PEMBAHASAN
Sejak
Indonesia merdeka dan membentuk NKRI, sistem pendidikan mulai diatur oleh
negara sejak kemerdekaan tahun 1945. orde lama memfokuskan pendidikan sebagai
upaya dalam pembentukan karakter bangsa. Inilah orde dimana semua orang merasa sejajar,
tanpa dibedakan warna kulit, keturunan, agama dan sebagainya. Begitu juga dalam
dunia pendidikan, orde lama berusaha membangun masayarakat sipil yang kuat,
yang berdiri di atas demokrasi, kesamaan hak dan kewajiban antara sesama warga
negara, termasuk dalam bidang pendidikan. Inilah amanat UUD 1945 yang
menyebutkan salah satu cita-cita pembangunan nasional adalah mencerdaskan
kehidupan bangsa.
Atas
usul badan pekerja KNIP, Menteri Pendidikan dan Kebudayaan (Mr.
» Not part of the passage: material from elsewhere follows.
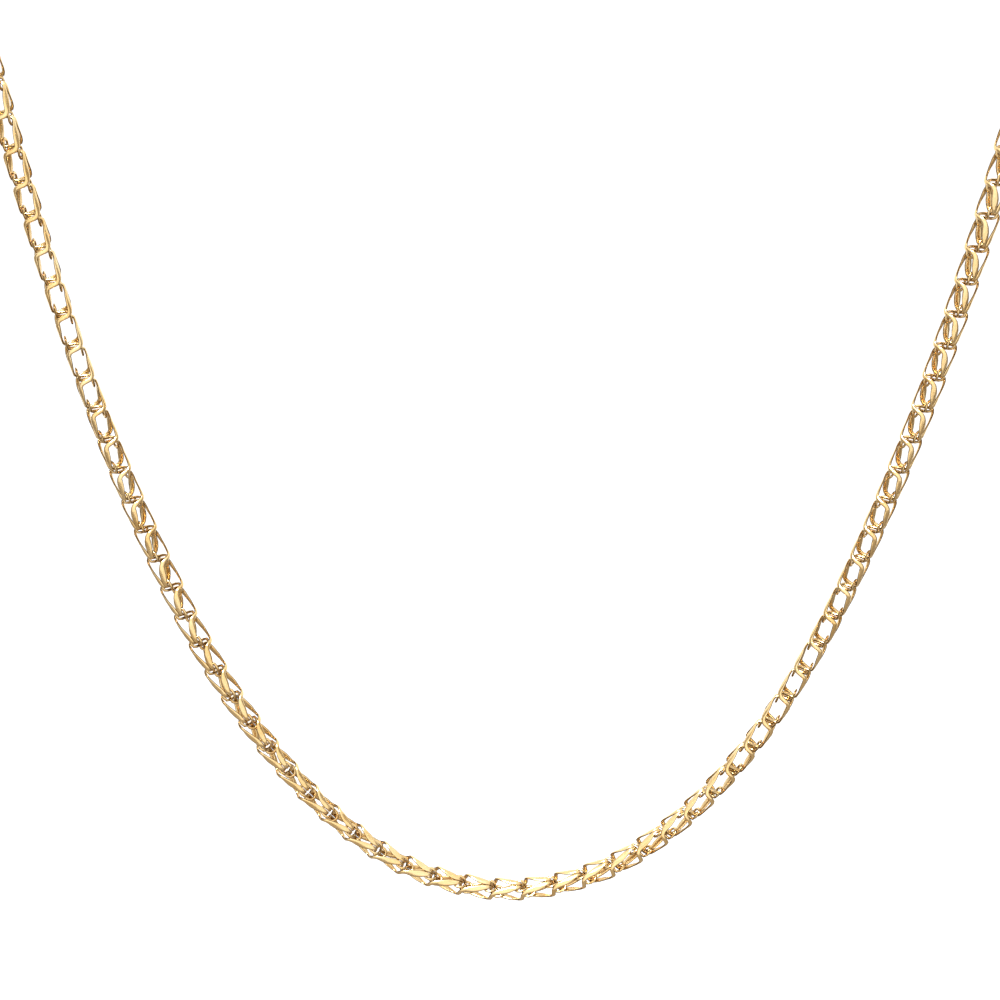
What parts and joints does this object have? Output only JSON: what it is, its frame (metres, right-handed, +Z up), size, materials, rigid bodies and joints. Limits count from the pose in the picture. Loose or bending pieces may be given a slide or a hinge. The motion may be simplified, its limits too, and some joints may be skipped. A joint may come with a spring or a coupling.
{
  "type": "wheat chain necklace",
  "caption": "Gold wheat chain necklace of folded loop-in-loop links, a whole worn loop with a free drop in front and a plain barrel clasp at the nape.",
  "frame": {"origin": "middle of the clasp at the nape, where the necklace hangs from the back of the neck", "axes": "+Z up, +Y to the wearer's back, so the drop hangs on the -Y side and is seen along +Y with +X to the right"},
  "size_m": [0.1066, 0.0896, 0.1185],
  "materials": {
    "chain_gold": "bright polished yellow gold alloy",
    "clasp_gold": "bright polished yellow gold alloy"
  },
  "bodies": {
    "root": {"chain": "chain_gold", "clasp": "clasp_gold"}
  },
  "joints": []
}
Soewandi)
membuat surat keputusan Nomor 104/Bhg o tertanggal 1 Maret 1946, untuk
membentuk panitia penyelidik pengajaran dibawah pimpinan Ki Hadjar Dewantara
dan Soegarda Poerbaka Watji sebagai penulis. Tugas yang diberikan kepada
panitia ini antara lain :
1. Merencanakan susunan baru dari tiap-tiap
macam sekolah
2. Menetapkan bahan pengajaran dengan
mempertimbangkan keperluan yang praktis dan jangan terlalu berat
3. Menyiapkan rencana pelajaran untuk tiap jenis
sekolah termasuk fakultas
Salah
satu hasil dari panitia tersebut adalah mengenai perumusan tujuan pendidikan.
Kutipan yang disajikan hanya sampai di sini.